Mini Junior1 will be a full-scale iOS device, because it won’t need to be “hobbled” in order to make the content a first-class citizen. I now believe, pretty firmly, that the form-factor itself begets this artifact. The only two thing that people seem really confused on: price-point/role/niche, and screen.
A lot of people are confused as to what Apple’s game would be by releasing an iPad mini and then pricing it in a way that overlaps with the iPod Touch. And to this, I say: The form-factor begets the role. The geek argument is “Why would anybody buy an iPod Touch when they could buy an iPad Mini for the same price?”. And the answer to that is, they do two different things. Not on paper. On paper, they are both iOS devices. But their form-factors lend them to very distinct roles. Listening to music on an iPad is an awkward notion; when’s the last time you saw somebody at the gym with an iPad strapped to their arm and running earbuds in to their skulls? Conversely, while reading on an iPod Touch isn’t the worst thing in the world, I’d much rather read a book on an iPad than an iPod/iPhone. In other words, fuck the price. Who cares if they cost the same? They don’t do the same thing. The Mac Mini Server is priced similar to an entry level MacBook Air, but they do totally different things.
And the screen? Will Apple really release a new device that isn’t retina? That’s actually a pretty good question. The original bet was that Apple would be cutting iPhone 3G/3GS screens to a new size, and I still feel like this is a good candidate for “Canonical Truth” if only because it will keep the costs down. But there’s very much a part of me that wants to agree with something Marco Arment said on a recent Build and Analyze; I don’t remember which episode, and for that I’m sorry.

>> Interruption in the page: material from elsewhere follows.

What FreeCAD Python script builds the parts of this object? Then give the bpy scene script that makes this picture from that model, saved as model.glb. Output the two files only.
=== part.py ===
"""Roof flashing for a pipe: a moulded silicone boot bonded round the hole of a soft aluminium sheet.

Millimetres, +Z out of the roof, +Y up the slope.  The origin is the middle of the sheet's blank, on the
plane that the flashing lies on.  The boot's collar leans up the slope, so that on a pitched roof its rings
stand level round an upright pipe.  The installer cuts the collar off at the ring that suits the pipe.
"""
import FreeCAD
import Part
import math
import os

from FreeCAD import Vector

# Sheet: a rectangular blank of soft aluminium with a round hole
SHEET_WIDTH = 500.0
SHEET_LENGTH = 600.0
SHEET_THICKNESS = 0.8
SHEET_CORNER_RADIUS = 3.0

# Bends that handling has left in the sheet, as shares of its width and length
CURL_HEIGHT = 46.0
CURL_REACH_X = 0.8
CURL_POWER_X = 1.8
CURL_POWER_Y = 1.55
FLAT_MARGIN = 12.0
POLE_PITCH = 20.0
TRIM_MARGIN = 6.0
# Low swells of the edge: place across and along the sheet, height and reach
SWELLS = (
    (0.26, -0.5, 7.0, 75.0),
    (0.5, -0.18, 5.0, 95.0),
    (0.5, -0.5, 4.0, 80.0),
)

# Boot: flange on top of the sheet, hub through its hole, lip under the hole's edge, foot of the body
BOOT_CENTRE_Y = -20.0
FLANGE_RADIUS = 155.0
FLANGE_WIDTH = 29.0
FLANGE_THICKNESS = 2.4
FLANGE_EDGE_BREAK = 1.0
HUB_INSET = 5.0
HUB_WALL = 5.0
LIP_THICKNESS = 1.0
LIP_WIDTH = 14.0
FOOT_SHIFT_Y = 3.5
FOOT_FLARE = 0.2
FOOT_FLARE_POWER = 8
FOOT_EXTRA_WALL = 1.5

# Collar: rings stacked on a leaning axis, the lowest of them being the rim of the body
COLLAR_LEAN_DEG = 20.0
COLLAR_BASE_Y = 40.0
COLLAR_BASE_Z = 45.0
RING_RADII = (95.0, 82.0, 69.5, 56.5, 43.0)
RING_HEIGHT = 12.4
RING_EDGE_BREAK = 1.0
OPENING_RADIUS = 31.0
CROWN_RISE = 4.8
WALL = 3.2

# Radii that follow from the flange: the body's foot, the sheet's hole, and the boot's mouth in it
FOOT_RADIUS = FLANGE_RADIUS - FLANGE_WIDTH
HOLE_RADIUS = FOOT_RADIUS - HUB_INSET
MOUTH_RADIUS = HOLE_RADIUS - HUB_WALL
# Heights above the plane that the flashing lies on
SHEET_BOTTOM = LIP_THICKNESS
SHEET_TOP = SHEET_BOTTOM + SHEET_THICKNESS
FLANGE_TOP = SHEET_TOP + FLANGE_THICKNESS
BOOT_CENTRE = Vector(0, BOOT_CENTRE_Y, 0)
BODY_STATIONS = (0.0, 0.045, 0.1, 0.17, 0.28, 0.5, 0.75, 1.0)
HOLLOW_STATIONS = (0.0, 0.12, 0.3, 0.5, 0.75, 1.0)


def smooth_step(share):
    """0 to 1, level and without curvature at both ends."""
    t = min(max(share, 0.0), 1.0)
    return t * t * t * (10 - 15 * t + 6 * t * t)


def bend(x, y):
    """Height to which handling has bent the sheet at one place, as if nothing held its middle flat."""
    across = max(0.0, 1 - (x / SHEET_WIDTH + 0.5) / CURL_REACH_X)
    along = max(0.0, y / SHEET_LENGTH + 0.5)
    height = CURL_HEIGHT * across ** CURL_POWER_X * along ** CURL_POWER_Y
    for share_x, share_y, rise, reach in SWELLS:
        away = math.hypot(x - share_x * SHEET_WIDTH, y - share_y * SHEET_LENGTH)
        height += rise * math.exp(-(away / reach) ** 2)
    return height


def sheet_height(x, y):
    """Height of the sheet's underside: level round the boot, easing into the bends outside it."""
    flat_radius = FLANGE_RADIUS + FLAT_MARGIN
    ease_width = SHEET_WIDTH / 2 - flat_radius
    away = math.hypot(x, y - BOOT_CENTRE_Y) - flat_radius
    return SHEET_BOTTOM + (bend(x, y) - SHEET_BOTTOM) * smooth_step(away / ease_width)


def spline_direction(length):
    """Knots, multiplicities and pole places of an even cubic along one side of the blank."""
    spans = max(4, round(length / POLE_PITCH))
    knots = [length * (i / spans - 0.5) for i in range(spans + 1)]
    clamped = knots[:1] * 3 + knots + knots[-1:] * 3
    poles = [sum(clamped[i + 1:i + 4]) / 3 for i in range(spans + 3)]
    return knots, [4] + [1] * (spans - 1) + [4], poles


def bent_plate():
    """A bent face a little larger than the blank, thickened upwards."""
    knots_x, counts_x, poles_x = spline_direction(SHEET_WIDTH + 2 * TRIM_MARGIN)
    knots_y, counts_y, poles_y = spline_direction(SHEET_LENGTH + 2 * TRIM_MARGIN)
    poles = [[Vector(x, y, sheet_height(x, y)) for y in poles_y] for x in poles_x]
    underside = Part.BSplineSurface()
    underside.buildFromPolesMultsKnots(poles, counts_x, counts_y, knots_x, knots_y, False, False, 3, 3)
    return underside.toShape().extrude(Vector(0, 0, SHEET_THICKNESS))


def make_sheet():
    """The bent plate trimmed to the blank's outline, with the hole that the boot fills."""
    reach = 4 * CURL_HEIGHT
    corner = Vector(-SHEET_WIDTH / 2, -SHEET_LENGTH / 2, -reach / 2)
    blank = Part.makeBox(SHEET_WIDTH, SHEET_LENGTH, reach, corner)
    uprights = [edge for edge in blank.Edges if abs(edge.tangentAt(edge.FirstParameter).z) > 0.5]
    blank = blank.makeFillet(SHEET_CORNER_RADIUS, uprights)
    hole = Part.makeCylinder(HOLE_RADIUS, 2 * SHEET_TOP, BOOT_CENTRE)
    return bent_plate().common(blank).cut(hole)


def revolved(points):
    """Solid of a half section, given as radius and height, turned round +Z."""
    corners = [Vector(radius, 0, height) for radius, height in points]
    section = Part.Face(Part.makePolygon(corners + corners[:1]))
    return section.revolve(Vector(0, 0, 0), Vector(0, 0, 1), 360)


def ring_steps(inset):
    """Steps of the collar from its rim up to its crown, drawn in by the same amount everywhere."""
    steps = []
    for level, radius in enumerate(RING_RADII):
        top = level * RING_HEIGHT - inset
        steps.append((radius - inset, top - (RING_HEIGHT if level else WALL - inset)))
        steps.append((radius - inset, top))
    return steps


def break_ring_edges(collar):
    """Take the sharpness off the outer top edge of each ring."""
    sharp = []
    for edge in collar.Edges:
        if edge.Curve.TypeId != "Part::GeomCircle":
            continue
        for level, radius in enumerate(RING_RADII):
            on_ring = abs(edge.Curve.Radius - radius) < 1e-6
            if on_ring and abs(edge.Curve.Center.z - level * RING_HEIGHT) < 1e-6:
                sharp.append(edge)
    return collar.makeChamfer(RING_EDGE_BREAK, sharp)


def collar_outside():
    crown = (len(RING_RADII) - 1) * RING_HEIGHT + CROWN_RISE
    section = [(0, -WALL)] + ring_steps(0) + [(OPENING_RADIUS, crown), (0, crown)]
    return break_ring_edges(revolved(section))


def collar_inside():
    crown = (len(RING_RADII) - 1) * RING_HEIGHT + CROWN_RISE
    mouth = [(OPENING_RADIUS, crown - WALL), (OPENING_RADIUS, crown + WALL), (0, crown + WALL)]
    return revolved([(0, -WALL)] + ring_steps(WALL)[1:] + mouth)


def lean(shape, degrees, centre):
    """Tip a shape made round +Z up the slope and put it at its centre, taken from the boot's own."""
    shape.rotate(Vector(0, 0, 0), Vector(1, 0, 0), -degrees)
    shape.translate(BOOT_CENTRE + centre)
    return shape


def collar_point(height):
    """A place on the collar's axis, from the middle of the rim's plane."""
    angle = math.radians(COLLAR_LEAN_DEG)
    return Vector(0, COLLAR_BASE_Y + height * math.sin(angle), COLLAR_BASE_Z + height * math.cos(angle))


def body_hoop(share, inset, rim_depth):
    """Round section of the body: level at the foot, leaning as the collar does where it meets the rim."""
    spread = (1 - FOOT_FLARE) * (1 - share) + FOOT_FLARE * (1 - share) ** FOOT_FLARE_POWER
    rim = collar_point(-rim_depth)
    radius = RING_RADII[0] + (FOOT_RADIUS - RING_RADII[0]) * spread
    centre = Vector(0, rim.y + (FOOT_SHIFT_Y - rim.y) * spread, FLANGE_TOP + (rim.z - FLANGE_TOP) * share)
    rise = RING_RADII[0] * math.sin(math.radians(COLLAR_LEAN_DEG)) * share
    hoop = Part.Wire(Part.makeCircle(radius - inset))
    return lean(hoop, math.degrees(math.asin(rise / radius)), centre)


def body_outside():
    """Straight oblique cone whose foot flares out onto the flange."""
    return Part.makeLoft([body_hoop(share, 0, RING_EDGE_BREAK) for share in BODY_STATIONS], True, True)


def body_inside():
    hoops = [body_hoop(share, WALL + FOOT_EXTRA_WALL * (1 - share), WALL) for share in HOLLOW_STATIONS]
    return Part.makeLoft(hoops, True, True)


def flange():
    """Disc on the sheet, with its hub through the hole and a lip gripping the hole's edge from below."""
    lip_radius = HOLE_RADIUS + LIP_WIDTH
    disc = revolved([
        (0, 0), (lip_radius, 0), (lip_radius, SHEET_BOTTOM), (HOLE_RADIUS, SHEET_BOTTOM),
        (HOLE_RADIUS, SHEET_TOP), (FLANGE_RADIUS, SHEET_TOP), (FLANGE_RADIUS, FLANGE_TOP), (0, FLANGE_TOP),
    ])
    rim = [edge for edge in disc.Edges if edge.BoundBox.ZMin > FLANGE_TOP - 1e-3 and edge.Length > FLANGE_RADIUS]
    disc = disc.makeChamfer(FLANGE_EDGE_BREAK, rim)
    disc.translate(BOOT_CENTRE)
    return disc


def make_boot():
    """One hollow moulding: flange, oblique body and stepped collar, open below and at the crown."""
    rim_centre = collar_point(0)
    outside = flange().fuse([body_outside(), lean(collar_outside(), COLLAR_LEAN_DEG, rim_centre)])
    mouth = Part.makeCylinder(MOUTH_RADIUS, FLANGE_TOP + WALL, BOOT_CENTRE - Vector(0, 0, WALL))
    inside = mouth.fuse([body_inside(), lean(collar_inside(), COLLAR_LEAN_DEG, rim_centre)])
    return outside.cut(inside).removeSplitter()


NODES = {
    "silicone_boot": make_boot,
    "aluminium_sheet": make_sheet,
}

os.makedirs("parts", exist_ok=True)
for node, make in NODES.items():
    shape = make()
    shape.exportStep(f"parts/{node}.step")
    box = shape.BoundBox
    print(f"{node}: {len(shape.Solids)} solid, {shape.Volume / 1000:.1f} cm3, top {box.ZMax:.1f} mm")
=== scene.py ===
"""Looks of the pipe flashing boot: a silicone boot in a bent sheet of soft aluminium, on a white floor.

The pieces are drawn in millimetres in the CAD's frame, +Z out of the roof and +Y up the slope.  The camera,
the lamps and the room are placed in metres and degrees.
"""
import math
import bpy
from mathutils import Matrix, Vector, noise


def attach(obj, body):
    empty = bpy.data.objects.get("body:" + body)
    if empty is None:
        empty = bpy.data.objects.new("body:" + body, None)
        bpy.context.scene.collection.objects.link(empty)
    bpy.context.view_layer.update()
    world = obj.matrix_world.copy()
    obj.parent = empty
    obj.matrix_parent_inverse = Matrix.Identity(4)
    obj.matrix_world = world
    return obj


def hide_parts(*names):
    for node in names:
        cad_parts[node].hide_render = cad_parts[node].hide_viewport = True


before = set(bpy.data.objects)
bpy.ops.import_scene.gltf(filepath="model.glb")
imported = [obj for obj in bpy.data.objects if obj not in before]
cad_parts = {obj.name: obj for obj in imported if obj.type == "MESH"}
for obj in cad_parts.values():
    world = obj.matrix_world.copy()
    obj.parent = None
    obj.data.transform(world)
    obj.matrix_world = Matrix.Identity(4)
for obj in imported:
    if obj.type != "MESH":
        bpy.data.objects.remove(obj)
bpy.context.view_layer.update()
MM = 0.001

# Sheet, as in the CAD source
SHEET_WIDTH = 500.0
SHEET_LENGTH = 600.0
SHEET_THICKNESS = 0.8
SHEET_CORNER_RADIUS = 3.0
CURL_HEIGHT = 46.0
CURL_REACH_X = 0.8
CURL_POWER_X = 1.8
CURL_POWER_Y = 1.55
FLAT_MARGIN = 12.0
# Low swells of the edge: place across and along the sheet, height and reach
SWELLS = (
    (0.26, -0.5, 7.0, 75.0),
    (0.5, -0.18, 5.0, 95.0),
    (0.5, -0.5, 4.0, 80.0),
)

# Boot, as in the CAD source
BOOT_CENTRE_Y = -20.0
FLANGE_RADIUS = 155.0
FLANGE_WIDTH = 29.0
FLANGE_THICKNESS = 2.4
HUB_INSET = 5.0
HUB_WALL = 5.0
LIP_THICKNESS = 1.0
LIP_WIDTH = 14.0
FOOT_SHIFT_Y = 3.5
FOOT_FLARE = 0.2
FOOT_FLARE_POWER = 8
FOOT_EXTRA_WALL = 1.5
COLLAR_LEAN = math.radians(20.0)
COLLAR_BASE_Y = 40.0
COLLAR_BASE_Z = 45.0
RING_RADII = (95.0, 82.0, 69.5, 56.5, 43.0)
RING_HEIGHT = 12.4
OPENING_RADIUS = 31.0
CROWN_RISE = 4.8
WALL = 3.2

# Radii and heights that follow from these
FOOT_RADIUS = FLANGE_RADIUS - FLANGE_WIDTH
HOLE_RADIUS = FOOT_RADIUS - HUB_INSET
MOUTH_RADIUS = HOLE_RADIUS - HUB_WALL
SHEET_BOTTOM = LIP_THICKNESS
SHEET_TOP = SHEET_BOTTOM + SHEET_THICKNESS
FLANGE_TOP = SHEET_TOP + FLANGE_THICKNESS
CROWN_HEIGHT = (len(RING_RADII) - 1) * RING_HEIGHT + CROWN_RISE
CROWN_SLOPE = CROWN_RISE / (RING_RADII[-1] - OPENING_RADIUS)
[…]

It’s possible that they could just cut retina displays to a new size, maintaining the same aspect ratio and effective HiDPI resolution. It’s just so weird to think that Apple will release a new iOS device that lacks a retina display. But then, the iPad 2 is still a supported and actively sold device that is non-retina. It’s a tough call to make. But I do think that the Tim Cookiest decision would be to use the 163-ppi screens for the iPad Mini.